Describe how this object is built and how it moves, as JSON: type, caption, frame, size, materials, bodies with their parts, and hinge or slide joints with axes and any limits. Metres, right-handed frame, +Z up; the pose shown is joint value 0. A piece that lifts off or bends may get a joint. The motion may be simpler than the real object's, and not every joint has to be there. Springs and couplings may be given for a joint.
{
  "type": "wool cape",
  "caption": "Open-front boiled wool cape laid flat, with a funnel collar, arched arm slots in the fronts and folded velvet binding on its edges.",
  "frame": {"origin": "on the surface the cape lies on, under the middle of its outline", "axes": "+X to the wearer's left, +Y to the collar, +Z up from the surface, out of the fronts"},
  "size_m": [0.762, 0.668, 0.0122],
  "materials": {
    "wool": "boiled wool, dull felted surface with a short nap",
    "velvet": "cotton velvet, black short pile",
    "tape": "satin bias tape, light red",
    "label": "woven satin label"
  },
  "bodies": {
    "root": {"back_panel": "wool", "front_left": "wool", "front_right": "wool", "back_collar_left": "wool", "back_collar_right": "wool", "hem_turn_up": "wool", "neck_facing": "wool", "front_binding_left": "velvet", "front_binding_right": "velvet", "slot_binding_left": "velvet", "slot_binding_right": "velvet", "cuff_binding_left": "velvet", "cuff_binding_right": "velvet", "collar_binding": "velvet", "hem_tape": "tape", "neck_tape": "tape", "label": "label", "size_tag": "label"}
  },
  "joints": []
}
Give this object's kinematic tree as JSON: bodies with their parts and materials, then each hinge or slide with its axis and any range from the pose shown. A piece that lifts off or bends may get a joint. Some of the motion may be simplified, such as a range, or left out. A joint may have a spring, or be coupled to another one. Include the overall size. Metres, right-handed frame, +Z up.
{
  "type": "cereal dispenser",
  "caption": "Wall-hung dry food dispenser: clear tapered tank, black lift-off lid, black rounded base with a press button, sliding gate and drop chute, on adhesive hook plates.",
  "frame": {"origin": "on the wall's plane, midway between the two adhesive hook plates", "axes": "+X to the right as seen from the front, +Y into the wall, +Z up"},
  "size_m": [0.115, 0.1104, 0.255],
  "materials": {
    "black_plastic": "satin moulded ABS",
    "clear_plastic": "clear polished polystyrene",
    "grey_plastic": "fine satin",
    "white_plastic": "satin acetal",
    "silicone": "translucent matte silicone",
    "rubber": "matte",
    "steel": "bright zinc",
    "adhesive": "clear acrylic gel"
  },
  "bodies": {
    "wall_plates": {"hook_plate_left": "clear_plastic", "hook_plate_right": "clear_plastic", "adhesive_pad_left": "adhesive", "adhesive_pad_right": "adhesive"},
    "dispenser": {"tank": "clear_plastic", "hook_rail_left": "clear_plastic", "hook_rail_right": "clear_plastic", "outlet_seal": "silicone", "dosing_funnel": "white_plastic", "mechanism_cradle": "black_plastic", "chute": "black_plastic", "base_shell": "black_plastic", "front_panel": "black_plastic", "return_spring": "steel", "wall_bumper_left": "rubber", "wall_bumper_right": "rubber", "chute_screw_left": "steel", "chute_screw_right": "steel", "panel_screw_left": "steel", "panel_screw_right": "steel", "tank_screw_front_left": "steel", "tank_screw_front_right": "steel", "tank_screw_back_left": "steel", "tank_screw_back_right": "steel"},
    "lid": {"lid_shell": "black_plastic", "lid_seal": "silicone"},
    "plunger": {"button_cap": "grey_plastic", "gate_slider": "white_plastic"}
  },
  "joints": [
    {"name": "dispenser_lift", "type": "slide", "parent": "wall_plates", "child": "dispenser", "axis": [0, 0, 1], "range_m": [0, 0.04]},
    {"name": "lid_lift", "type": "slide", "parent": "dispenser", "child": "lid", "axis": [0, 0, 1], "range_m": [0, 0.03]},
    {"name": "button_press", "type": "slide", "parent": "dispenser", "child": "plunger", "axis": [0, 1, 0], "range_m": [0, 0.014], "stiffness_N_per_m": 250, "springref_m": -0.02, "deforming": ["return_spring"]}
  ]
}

§ WHAT TO DO: Print the material above once more, exactly.

§ EXERCISE SOLUTION:
Describe how this object is built and how it moves, as JSON: type, caption, frame, size, materials, bodies with their parts, and hinge or slide joints with axes and any limits. Metres, right-handed frame, +Z up; the pose shown is joint value 0. A piece that lifts off or bends may get a joint. The motion may be simpler than the real object's, and not every joint has to be there. Springs and couplings may be given for a joint.
{
  "type": "wool cape",
  "caption": "Open-front boiled wool cape laid flat, with a funnel collar, arched arm slots in the fronts and folded velvet binding on its edges.",
  "frame": {"origin": "on the surface the cape lies on, under the middle of its outline", "axes": "+X to the wearer's left, +Y to the collar, +Z up from the surface, out of the fronts"},
  "size_m": [0.762, 0.668, 0.0122],
  "materials": {
    "wool": "boiled wool, dull felted surface with a short nap",
    "velvet": "cotton velvet, black short pile",
    "tape": "satin bias tape, light red",
    "label": "woven satin label"
  },
  "bodies": {
    "root": {"back_panel": "wool", "front_left": "wool", "front_right": "wool", "back_collar_left": "wool", "back_collar_right": "wool", "hem_turn_up": "wool", "neck_facing": "wool", "front_binding_left": "velvet", "front_binding_right": "velvet", "slot_binding_left": "velvet", "slot_binding_right": "velvet", "cuff_binding_left": "velvet", "cuff_binding_right": "velvet", "collar_binding": "velvet", "hem_tape": "tape", "neck_tape": "tape", "label": "label", "size_tag": "label"}
  },
  "joints": []
}
Give this object's kinematic tree as JSON: bodies with their parts and materials, then each hinge or slide with its axis and any range from the pose shown. A piece that lifts off or bends may get a joint. Some of the motion may be simplified, such as a range, or left out. A joint may have a spring, or be coupled to another one. Include the overall size. Metres, right-handed frame, +Z up.
{
  "type": "cereal dispenser",
  "caption": "Wall-hung dry food dispenser: clear tapered tank, black lift-off lid, black rounded base with a press button, sliding gate and drop chute, on adhesive hook plates.",
  "frame": {"origin": "on the wall's plane, midway between the two adhesive hook plates", "axes": "+X to the right as seen from the front, +Y into the wall, +Z up"},
  "size_m": [0.115, 0.1104, 0.255],
  "materials": {
    "black_plastic": "satin moulded ABS",
    "clear_plastic": "clear polished polystyrene",
    "grey_plastic": "fine satin",
    "white_plastic": "satin acetal",
    "silicone": "translucent matte silicone",
    "rubber": "matte",
    "steel": "bright zinc",
    "adhesive": "clear acrylic gel"
  },
  "bodies": {
    "wall_plates": {"hook_plate_left": "clear_plastic", "hook_plate_right": "clear_plastic", "adhesive_pad_left": "adhesive", "adhesive_pad_right": "adhesive"},
    "dispenser": {"tank": "clear_plastic", "hook_rail_left": "clear_plastic", "hook_rail_right": "clear_plastic", "outlet_seal": "silicone", "dosing_funnel": "white_plastic", "mechanism_cradle": "black_plastic", "chute": "black_plastic", "base_shell": "black_plastic", "front_panel": "black_plastic", "return_spring": "steel", "wall_bumper_left": "rubber", "wall_bumper_right": "rubber", "chute_screw_left": "steel", "chute_screw_right": "steel", "panel_screw_left": "steel", "panel_screw_right": "steel", "tank_screw_front_left": "steel", "tank_screw_front_right": "steel", "tank_screw_back_left": "steel", "tank_screw_back_right": "steel"},
    "lid": {"lid_shell": "black_plastic", "lid_seal": "silicone"},
    "plunger": {"button_cap": "grey_plastic", "gate_slider": "white_plastic"}
  },
  "joints": [
    {"name": "dispenser_lift", "type": "slide", "parent": "wall_plates", "child": "dispenser", "axis": [0, 0, 1], "range_m": [0, 0.04]},
    {"name": "lid_lift", "type": "slide", "parent": "dispenser", "child": "lid", "axis": [0, 0, 1], "range_m": [0, 0.03]},
    {"name": "button_press", "type": "slide", "parent": "dispenser", "child": "plunger", "axis": [0, 1, 0], "range_m": [0, 0.014], "stiffness_N_per_m": 250, "springref_m": -0.02, "deforming": ["return_spring"]}
  ]
}